The second contention related to inserting clauses on sex work and ‘unnatural’ offences, which became contentious during parliamentary debates. Most members of the pro-SOB coalitions raised concern about how the feminist principles and interests from the initial framing of the Bill had been watered-down, turning supporters into opponents.
Other forms of backlash related to the trivialisation of sexual abuse, especially as many parliamentarians reduced these to humour. For example, they symbolised the consent clause as ‘a plane taking off’ and how the pilot must not be interrupted lest risking crash landing. Legislators’ laughter outweighed their concern over the horrific and pervasive cases of sexual violence, revealing a patriarchal parliamentary culture that ridicules gender equity concerns. Such a parliament cannot be relied upon to push and support social justice in the country.

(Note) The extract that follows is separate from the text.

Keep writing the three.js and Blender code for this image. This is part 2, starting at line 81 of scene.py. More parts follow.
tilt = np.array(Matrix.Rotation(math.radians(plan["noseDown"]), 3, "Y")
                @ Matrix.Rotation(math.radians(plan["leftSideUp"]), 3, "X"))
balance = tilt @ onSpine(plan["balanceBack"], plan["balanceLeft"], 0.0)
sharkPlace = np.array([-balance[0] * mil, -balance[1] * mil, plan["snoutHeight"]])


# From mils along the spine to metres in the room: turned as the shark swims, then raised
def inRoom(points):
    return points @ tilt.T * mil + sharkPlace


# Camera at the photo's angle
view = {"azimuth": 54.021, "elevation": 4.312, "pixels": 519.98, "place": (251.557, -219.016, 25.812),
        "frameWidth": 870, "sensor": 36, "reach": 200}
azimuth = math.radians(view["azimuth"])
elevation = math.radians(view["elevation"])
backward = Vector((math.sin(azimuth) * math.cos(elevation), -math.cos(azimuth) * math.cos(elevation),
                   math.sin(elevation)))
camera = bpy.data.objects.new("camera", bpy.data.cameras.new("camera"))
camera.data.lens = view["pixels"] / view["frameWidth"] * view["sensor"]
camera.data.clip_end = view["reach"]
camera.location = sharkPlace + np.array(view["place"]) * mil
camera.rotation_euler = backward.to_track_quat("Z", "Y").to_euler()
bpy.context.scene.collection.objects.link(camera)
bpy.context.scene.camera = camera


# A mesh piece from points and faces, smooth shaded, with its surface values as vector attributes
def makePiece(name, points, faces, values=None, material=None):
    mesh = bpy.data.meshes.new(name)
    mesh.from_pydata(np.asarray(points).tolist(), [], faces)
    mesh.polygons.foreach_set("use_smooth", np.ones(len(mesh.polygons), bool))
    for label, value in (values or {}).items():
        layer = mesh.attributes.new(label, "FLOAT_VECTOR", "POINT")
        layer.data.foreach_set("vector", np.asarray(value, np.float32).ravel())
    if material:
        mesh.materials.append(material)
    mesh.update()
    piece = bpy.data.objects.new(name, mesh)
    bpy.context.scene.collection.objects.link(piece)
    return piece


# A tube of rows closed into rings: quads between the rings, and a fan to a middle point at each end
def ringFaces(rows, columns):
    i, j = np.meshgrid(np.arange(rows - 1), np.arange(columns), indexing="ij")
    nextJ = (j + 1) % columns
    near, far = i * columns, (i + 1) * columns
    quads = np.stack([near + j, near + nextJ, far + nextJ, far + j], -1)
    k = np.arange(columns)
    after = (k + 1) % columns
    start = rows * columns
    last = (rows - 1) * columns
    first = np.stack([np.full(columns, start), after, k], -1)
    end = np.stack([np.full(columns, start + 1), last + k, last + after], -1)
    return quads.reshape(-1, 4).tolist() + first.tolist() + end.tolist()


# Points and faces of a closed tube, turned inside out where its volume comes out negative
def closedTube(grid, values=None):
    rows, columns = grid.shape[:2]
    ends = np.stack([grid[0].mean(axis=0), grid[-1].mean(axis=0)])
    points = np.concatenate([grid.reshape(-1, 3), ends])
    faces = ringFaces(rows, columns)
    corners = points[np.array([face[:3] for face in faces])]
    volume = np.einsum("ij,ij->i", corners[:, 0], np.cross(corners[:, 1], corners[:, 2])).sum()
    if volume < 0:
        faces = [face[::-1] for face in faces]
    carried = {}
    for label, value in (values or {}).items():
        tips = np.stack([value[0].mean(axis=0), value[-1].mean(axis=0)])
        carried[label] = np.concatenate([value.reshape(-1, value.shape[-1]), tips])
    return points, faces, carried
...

How can we counter this backlash?
As we show in our newly published paper, women activists encountered and negotiated these forms of resistance. They mapped power centres, identified opposition and engaged with these actors in a deliberate and targeted manner. Pro-SOB actors also used the UWOPA as an influential platform to forge an alliance amongst different actors within and outside parliament.
While the Bill has not yet been passed into law, the outlined process was a moment of revelation in terms of the intense opposition amidst seeming progress on gender equality in Uganda. Some forms of resistance to gender progress are becoming increasingly explicit compared to the early 1990s when gender equality struggles were taking shape. Others are subtle yet severely undercutting the real momentum of gender justice in the country. There generally seems to be extreme panic apparently in response to women’s progress.
As women activists mobilise around women’s individual and private rights within the context of marriage and culture, we are alerted to their collective voice. It is a subversive act that provides possibilities for countering backlash in Uganda and beyond, and deepening the possibilities for substantive gender transformation.